The Telegraph connection
Previous street banners on Telegraph have featured pizza slices, records, and coffee cups — all part of the avenue’s commercial charm — but with the new banners, merchants wanted to highlight Telegraph’s connection to the rich intellectual community of Berkeley and the campus.

“This project represents a great partnership between the business community and the university,” said Telegraph improvement district executive director Roland Peterson in his comments to the early-morning crowd. His organization funded the fabrication and installation of the banners and worked with campus Public Affairs staff, who designed the banners and planned their installation. The unfurling ceremony was organized by the campus Community Relations office.

The theme of partnership was echoed in remarks by Ross and Berdahl. Ross, president of the Telegraph improvement district, spoke soberly of current events as he reminded his listeners that the dominant images of our time are those of “horror, devastation, and death.” In unveiling the Nobel-laureate banners, he said, we honor a “benign universal quality of humanity, the search for truth.”

He continued: “Berkeley the city and Berkeley the university are two interrelated communities. We quarrel from time to time; we don’t always trust one another. But we are joined together in a belief in the essential worthiness of the search for truth as a means to better our lives.

Ross offered a moving “contrarian view” to what he called the popular media stereotype of Berkeley. Referring to the new banners, he said “These eloquent and dignified images remind us that in a world which seems berserk, Berkeley — of all places — is an island of sanity, committed to the peaceful pursuit of truth as a means to the betterment of the human family. And these great scholars, scientists, and humanists, who have all made imperishable contributions to the evolution of universal human culture, are really symbols of our community’s civilized values and aspirations. By their example, they remind us of the better angels of our nature.”

A heritage of scholarly excellence
Berdahl drew a laugh with his opening comment — “Usually when I hear there is a crowd gathering on Telegraph with a bunch of banners, I head the other way”— but devoted the bulk of his remarks to expressions of celebration and appreciation.

“Today we come together under banners that are not ‘anti’ anything. They are ‘pro’ the best of the human condition. They wave proudly in honor of the Nobel tradition and Berkeley’s heritage of scholarly excellence.” Noting that of Berkeley’s 18 Nobel laureates, 13 were honored for scientific achievement, four for economics, and one for literary accomplishment, he expanded on a sentiment expressed by Ernest O. Lawrence, the campus’s first Nobelist, who received his 1939 award at Berkeley rather than in Stockholm because of the dangers of wartime travel.

“On being informed of his having won the Nobel,” Berdahl recalled, “Lawrence said, ‘It goes without saying that it is the laboratory that is honored, and I share the honor with my co-workers past and present.’ And indeed, Berkeley’s Nobel Prizes themselves are in a sense only emblematic of the work that went into the enormous achievements they recognize.
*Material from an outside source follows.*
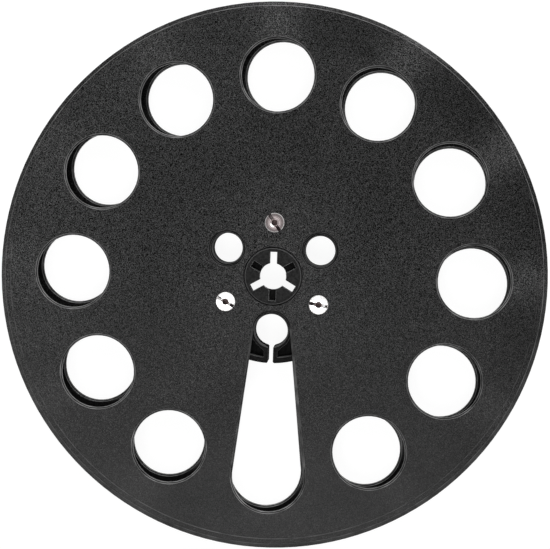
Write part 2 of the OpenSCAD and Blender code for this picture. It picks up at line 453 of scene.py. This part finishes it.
def pits(tree, width):
    """A different value between 0 and 1 on each of many small pits."""
    made = tree.nodes.new("ShaderNodeTexVoronoi")
    made.inputs["Scale"].default_value = 1 / width
    tree.links.new(object_place(tree), made.inputs["Vector"])
    split = tree.nodes.new("ShaderNodeSeparateColor")
    tree.links.new(made.outputs["Color"], split.inputs[0])
    return split.outputs[0]


def bumped(tree, height, depth, shader):
    """Lets a height of 0 to 1 stand for a relief of this depth, in metres."""
    made = tree.nodes.new("ShaderNodeBump")
    made.inputs["Strength"].default_value = 1
    made.inputs["Distance"].default_value = depth
    tree.links.new(height, made.inputs["Height"])
    tree.links.new(made.outputs["Normal"], shader.inputs["Normal"])


def set_shine(tree, shader, shine, usual):
    """Sets the specular level, which upright walls lack; the socket itself keeps the usual one."""
    socket = shader.inputs["Specular IOR Level"]
    socket.default_value = usual
    tree.links.new(product(tree, shine, spread(tree, tilt(tree), *UPRIGHT, 0, 1)), socket)


def edge_masks(tree):
    """Masks of the level faces, of the chamfers and of the rounded edges beside them."""
    slope = tilt(tree)
    level = spread(tree, slope, *LEVEL, 0, 1)
    upright = spread(tree, slope, *UPRIGHT, 1, 0)
    chamfer = spread(tree, off_by(tree, slope, CHAMFER), 0.03, 0.07, 1, 0)
    others = math_node(tree, "ADD", level, math_node(tree, "ADD", upright, chamfer))
    edge = math_node(tree, "MAXIMUM", math_node(tree, "SUBTRACT", 1, others), 0)
    return level, chamfer, edge


def sheet_height(tree):
    """Height over the inner face of a flange, in metres, and away from the tape on both flanges."""
    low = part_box("rear_flange")[1].z
    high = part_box("front_flange")[0].z
    _, _, z = object_xyz(tree)
    return math_node(tree, "SUBTRACT", off_by(tree, z, (low + high) / 2), (high - low) / 2)


def between_flanges(tree):
    """1 on the sides of the flanges that face the tape."""
    return spread(tree, sheet_height(tree), 0.02 * MM, 0.06 * MM, 1, 0)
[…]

The honor is shared with all the other scholars who contributed, the learning community that engendered this kind of work, the city that fostered it, and all of us who celebrate and support the ever-widening horizons of human knowledge.”

The laborious process of tracking down the images of all the Nobelists and upgrading them to giant display quality fell to Public Affairs design director John Hickey and his staff.

“We had to work with some pretty old photos,” says Hickey. “Some of them were postage-stamp size pictures that had been dug up from old department files.” A few, though, were of top quality, having been shot by Berkeley portrait photographer G. Paul Bishop and, more recently), his son, G. Paul Bishop, Jr., whose distinctive red-brick studio stands on Durant Ave. between Shattuck Ave. and Fulton St. To complete the collection, the Bishop studio produced fresh portraits of Akerlof and McFadden, the 2000 and 2001 Nobel recipients.

The Nobel banners adorn not only six blocks of Telegraph Ave., but Bancroft Way between Bowditch St. and Dana St., and one block of Durant Ave. as well. They will remain in place until the campus’s winter holiday begins in December.